TO BE DONE.
Please quote every line word for word.

DATA EXTRACT.
** begin **

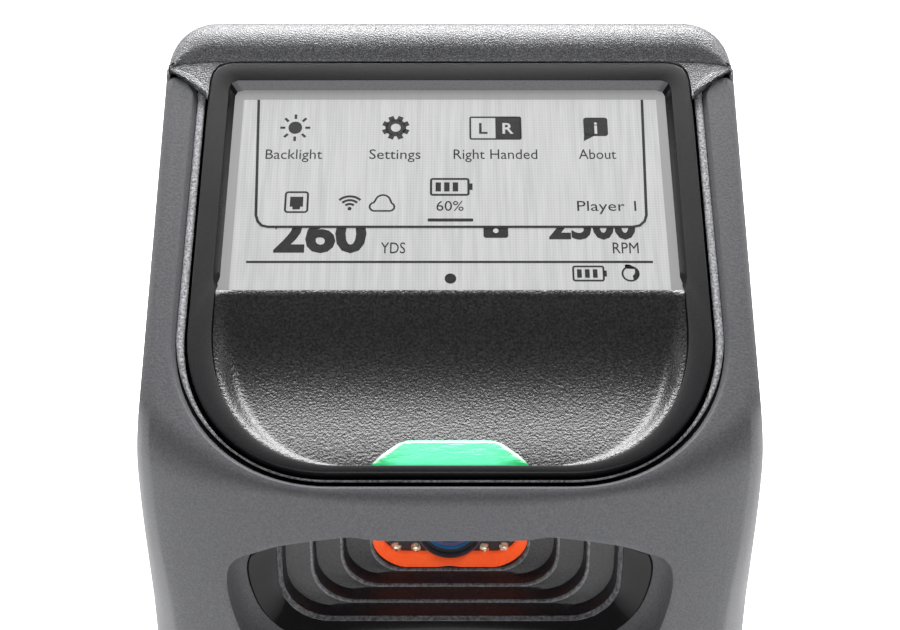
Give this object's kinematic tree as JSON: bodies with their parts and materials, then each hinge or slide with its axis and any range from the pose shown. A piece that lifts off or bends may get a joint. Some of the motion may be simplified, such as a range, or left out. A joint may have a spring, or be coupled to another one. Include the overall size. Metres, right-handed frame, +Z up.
{
  "type": "golf launch monitor",
  "caption": "Free-standing camera-based golf launch monitor: grey tower with a tilted touch screen on top, recessed camera windows in front, a carry handle behind and a hinged port door.",
  "frame": {"origin": "centre of the footprint on the ground, under the middle of the body", "axes": "+Z up, -Y towards the camera windows and the user, +X to the user's right"},
  "size_m": [0.131, 0.179, 0.305],
  "materials": {
    "grey_plastic": "fine matte texture",
    "textured_plastic": "coarse spark-eroded texture",
    "satin_plastic": "satin",
    "soft_grip": "soft touch",
    "foot_rubber": "matte",
    "screen_glass": "polished, anti-glare",
    "lcd_film": "lit screen",
    "white_plastic": "matte",
    "sheet_metal": "zinc-plated sheet",
    "circuit_board": "solder mask",
    "flex_circuit": "polyimide film",
    "green_light": "moulded, lit from behind",
    "gloss_black": "high gloss",
    "matte_black": "matte texture",
    "orange_plastic": "satin",
    "black_metal": "black anodised",
    "coated_glass": "blue anti-reflection coating",
    "clear_lamp": "clear resin dome",
    "aluminium": "extruded",
    "brass": "turned",
    "battery_wrap": "heat-shrink film",
    "steel": "plated",
    "light_ring": "frosted light guide"
  },
  "bodies": {
    "housing": {"front_shell": "grey_plastic", "rear_shell": "textured_plastic", "handle_frame": "textured_plastic", "handle_cover": "soft_grip", "base_plate": "textured_plastic", "rubber_feet": "foot_rubber", "display_bezel": "satin_plastic", "fascia_panel": "textured_plastic", "touch_glass": "screen_glass", "lcd_panel": "lcd_film", "backlight_unit": "white_plastic", "display_tray": "sheet_metal", "display_board": "circuit_board", "display_flex": "flex_circuit", "status_lens": "green_light", "status_board": "circuit_board", "channel_trim": "gloss_black", "upper_camera_bezel": "gloss_black", "lower_camera_bezel": "gloss_black", "upper_lens_hood": "matte_black", "upper_pod_frame": "orange_plastic", "upper_pod_plate": "matte_black", "upper_lens_barrel": "black_metal", "upper_lens_glass": "coated_glass", "upper_camera_board": "circuit_board", "upper_ir_lamps": "clear_lamp", "lower_lens_hood": "matte_black", "lower_pod_frame": "orange_plastic", "lower_pod_plate": "matte_black", "lower_lens_barrels": "black_metal", "lower_lens_glasses": "coated_glass", "lower_camera_board": "circuit_board", "lower_ir_lamps": "clear_lamp", "chassis": "sheet_metal", "main_board": "circuit_board", "processor": "matte_black", "heat_sink": "aluminium", "board_standoffs": "brass", "battery_pack": "battery_wrap", "battery_strap": "sheet_metal", "motion_sensor_board": "circuit_board", "wireless_antenna": "flex_circuit", "port_bay": "matte_black", "port_board": "circuit_board", "usb_c_socket": "sheet_metal", "ethernet_socket": "sheet_metal", "door_pin": "steel", "button_ring": "light_ring", "button_board": "circuit_board", "power_switch": "matte_black", "button_bracket": "sheet_metal", "chassis_screws": "steel", "rear_screws": "steel", "screw_caps": "foot_rubber", "base_screws": "steel", "board_screws": "steel"},
    "port_door": {"port_door": "satin_plastic"},
    "power_button": {"power_button": "satin_plastic"}
  },
  "joints": [
    {"name": "port_door_hinge", "type": "hinge", "parent": "housing", "child": "port_door", "pos_m": [-0.0265, 0.0736, 0.05], "axis": [0, 0, 1], "range_deg": [0, 100]},
    {"name": "power_button_press", "type": "slide", "parent": "housing", "child": "power_button", "axis": [0, -1, 0], "range_m": [0, 0.001], "stiffness_N_per_m": 1500}
  ]
}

** end **

RESPONSE TO THE TASK.
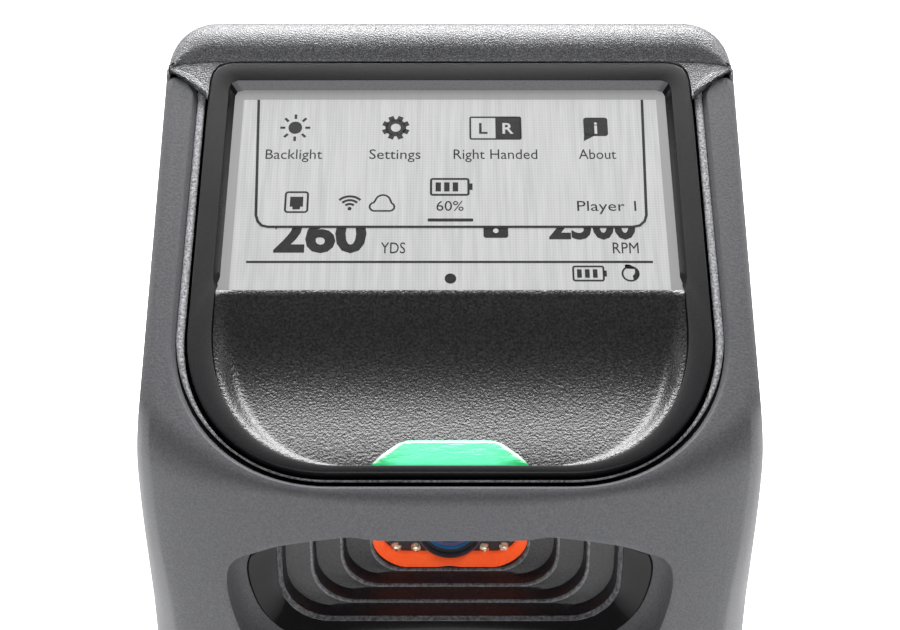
Give this object's kinematic tree as JSON: bodies with their parts and materials, then each hinge or slide with its axis and any range from the pose shown. A piece that lifts off or bends may get a joint. Some of the motion may be simplified, such as a range, or left out. A joint may have a spring, or be coupled to another one. Include the overall size. Metres, right-handed frame, +Z up.
{
  "type": "golf launch monitor",
  "caption": "Free-standing camera-based golf launch monitor: grey tower with a tilted touch screen on top, recessed camera windows in front, a carry handle behind and a hinged port door.",
  "frame": {"origin": "centre of the footprint on the ground, under the middle of the body", "axes": "+Z up, -Y towards the camera windows and the user, +X to the user's right"},
  "size_m": [0.131, 0.179, 0.305],
  "materials": {
    "grey_plastic": "fine matte texture",
    "textured_plastic": "coarse spark-eroded texture",
    "satin_plastic": "satin",
    "soft_grip": "soft touch",
    "foot_rubber": "matte",
    "screen_glass": "polished, anti-glare",
    "lcd_film": "lit screen",
    "white_plastic": "matte",
    "sheet_metal": "zinc-plated sheet",
    "circuit_board": "solder mask",
    "flex_circuit": "polyimide film",
    "green_light": "moulded, lit from behind",
    "gloss_black": "high gloss",
    "matte_black": "matte texture",
    "orange_plastic": "satin",
    "black_metal": "black anodised",
    "coated_glass": "blue anti-reflection coating",
    "clear_lamp": "clear resin dome",
    "aluminium": "extruded",
    "brass": "turned",
    "battery_wrap": "heat-shrink film",
    "steel": "plated",
    "light_ring": "frosted light guide"
  },
  "bodies": {
    "housing": {"front_shell": "grey_plastic", "rear_shell": "textured_plastic", "handle_frame": "textured_plastic", "handle_cover": "soft_grip", "base_plate": "textured_plastic", "rubber_feet": "foot_rubber", "display_bezel": "satin_plastic", "fascia_panel": "textured_plastic", "touch_glass": "screen_glass", "lcd_panel": "lcd_film", "backlight_unit": "white_plastic", "display_tray": "sheet_metal", "display_board": "circuit_board", "display_flex": "flex_circuit", "status_lens": "green_light", "status_board": "circuit_board", "channel_trim": "gloss_black", "upper_camera_bezel": "gloss_black", "lower_camera_bezel": "gloss_black", "upper_lens_hood": "matte_black", "upper_pod_frame": "orange_plastic", "upper_pod_plate": "matte_black", "upper_lens_barrel": "black_metal", "upper_lens_glass": "coated_glass", "upper_camera_board": "circuit_board", "upper_ir_lamps": "clear_lamp", "lower_lens_hood": "matte_black", "lower_pod_frame": "orange_plastic", "lower_pod_plate": "matte_black", "lower_lens_barrels": "black_metal", "lower_lens_glasses": "coated_glass", "lower_camera_board": "circuit_board", "lower_ir_lamps": "clear_lamp", "chassis": "sheet_metal", "main_board": "circuit_board", "processor": "matte_black", "heat_sink": "aluminium", "board_standoffs": "brass", "battery_pack": "battery_wrap", "battery_strap": "sheet_metal", "motion_sensor_board": "circuit_board", "wireless_antenna": "flex_circuit", "port_bay": "matte_black", "port_board": "circuit_board", "usb_c_socket": "sheet_metal", "ethernet_socket": "sheet_metal", "door_pin": "steel", "button_ring": "light_ring", "button_board": "circuit_board", "power_switch": "matte_black", "button_bracket": "sheet_metal", "chassis_screws": "steel", "rear_screws": "steel", "screw_caps": "foot_rubber", "base_screws": "steel", "board_screws": "steel"},
    "port_door": {"port_door": "satin_plastic"},
    "power_button": {"power_button": "satin_plastic"}
  },
  "joints": [
    {"name": "port_door_hinge", "type": "hinge", "parent": "housing", "child": "port_door", "pos_m": [-0.0265, 0.0736, 0.05], "axis": [0, 0, 1], "range_deg": [0, 100]},
    {"name": "power_button_press", "type": "slide", "parent": "housing", "child": "power_button", "axis": [0, -1, 0], "range_m": [0, 0.001], "stiffness_N_per_m": 1500}
  ]
}